Operators and owners can help themselves to get maximum service life from their turbochargers if a few good practices are followed:-

Start Up
When starting the engine use minimum throttle and run in idle mode for approximately one minute. Full working oil pressure builds up within seconds but it is useful to allow the turbocharger moving parts to warm up under good lubricating conditions. Revving the engine within the first few seconds of start up causes the turbocharger to rotate at high speeds with marginal lubrication which can lead to early failure of the turbocharger.

Shut Down
Before shutting your engine down, let the turbocharger cool down. When an engine runs at maximum power/high torque, the turbocharger is operating at very high temperatures and speeds. Hot shut down can cause reduced service life which is avoidable by a minute or two of idling. Most mobile equipment applications include an adequate cooling period during parking or mooring procedures.
Courtesy Holset Turbochargers

A failure can occur if the lubricating oil being supplied to the turbocharger is not sufficient to lubricate the thrust and journal bearings, stabilize the journal bearings and shaft, and cool the bearing and journal surfaces, even for periods as short as 5 seconds
Courtesy Mining News

Many turbocharger failures are due to oil supply problems. Heat soak after hot shutdown can cause the engine oil in the turbocharger and oil lines to "coke.''
Courtesy Auto Zone

Preventing Turbo Failures
Warm up the engine for two to five minutes prior to throttling up the engine. This procedure assures proper oil pressure to the turbocharger prior to operation under load conditions. Let the engine idle for approximately two minutes prior to engine shut down. This cool-down period prevents oil coking and oil varnishing on the turbine wheel and shaft. Varnishing is a build up of oil on the shaft which increases clearances and decreases the flow of oil to cool and lubricate the shaft.
Courtesy Rick Hehman and David Keiner Schwitzer U.S. Inc.

The most common failure of automotive turbos is due to hot shutdown. This occurs when the vehicle has been running at a constant speed for a period of time and the vehicle is shut off before the turbo has had time to slow down. A turbo can spin at speeds exceeding 100,000 rpm, the faster the vehicle goes or the harder it works, the faster the turbo will spin. If a vehicle is shutoff suddenly the turbo will continue to spin without oil. Each time this occurs, the life of the turbo is shortened because of wear occurring from no lubrication.

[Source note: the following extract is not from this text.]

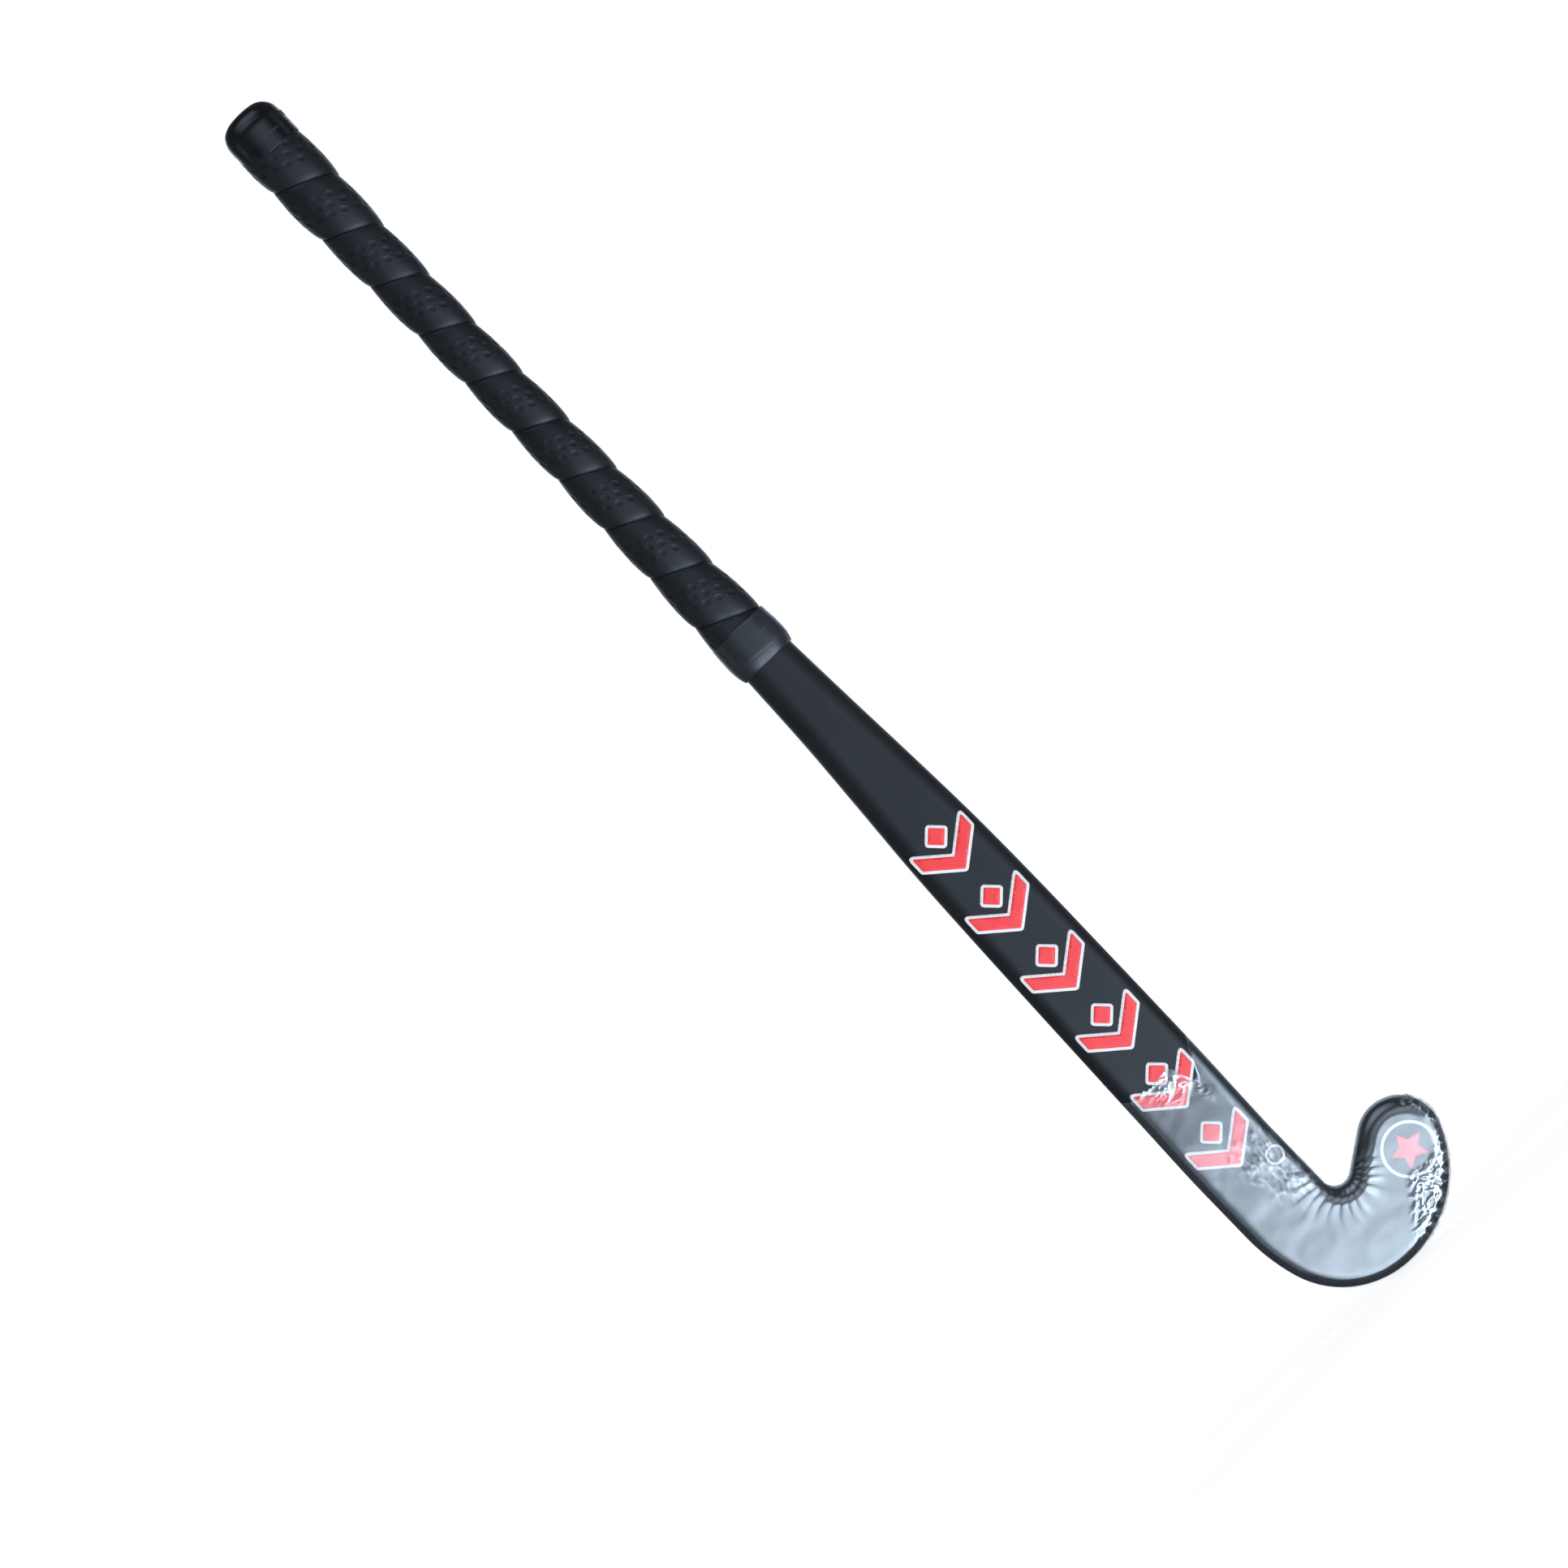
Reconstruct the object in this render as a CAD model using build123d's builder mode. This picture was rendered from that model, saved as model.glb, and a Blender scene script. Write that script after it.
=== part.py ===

Eventually there will be enough wear to allow one of the wheels on the turbo to contact its housing. This causes the wheel to be out of balance. This causes even more contact and the turbo is usually destroyed. Allowing the vehicle to idle for a few minutes after its been running hard or allowing the exhaust temperature to cool to below 500 degrees will greatly reduce the risk of premature turbo failure.
Courtesy 01 Motors

1.Operate the engine above idle only after normal engine oil pressure has been established. Revving the engine immediately after start-up can force the turbocharger to operate at maximum speed before the bearings are adequately lubricated. A turbocharger running with insufficient lubrication can suffer some amount of bearing damage. Repeated occurrence may lead to premature turbocharger failure.

2.Take steps to reduce temperatures and speeds from their maximums before shutting the engine down. turbochargers operate at speeds and continuous temperatures that are higher than most other machines. When an engine is run at maximum power/torque output, turbocharger speeds and temperatures are also at maximum. Problems can be caused for the engine and more so for the turbocharger when the engine is shut off at this point. This may require operation at medium idle or at "light load" conditions while still maintaining full engine oil pressure and airflow over the cooling system. Following these guidelines will prevent prolonged turbocharger rotation without lubrication and the formation of carbon deposits that can form as residual oil is decomposed in the bearings and center housing (heat soak-back).
Courtesy Joss Elliot "All about turbochargers"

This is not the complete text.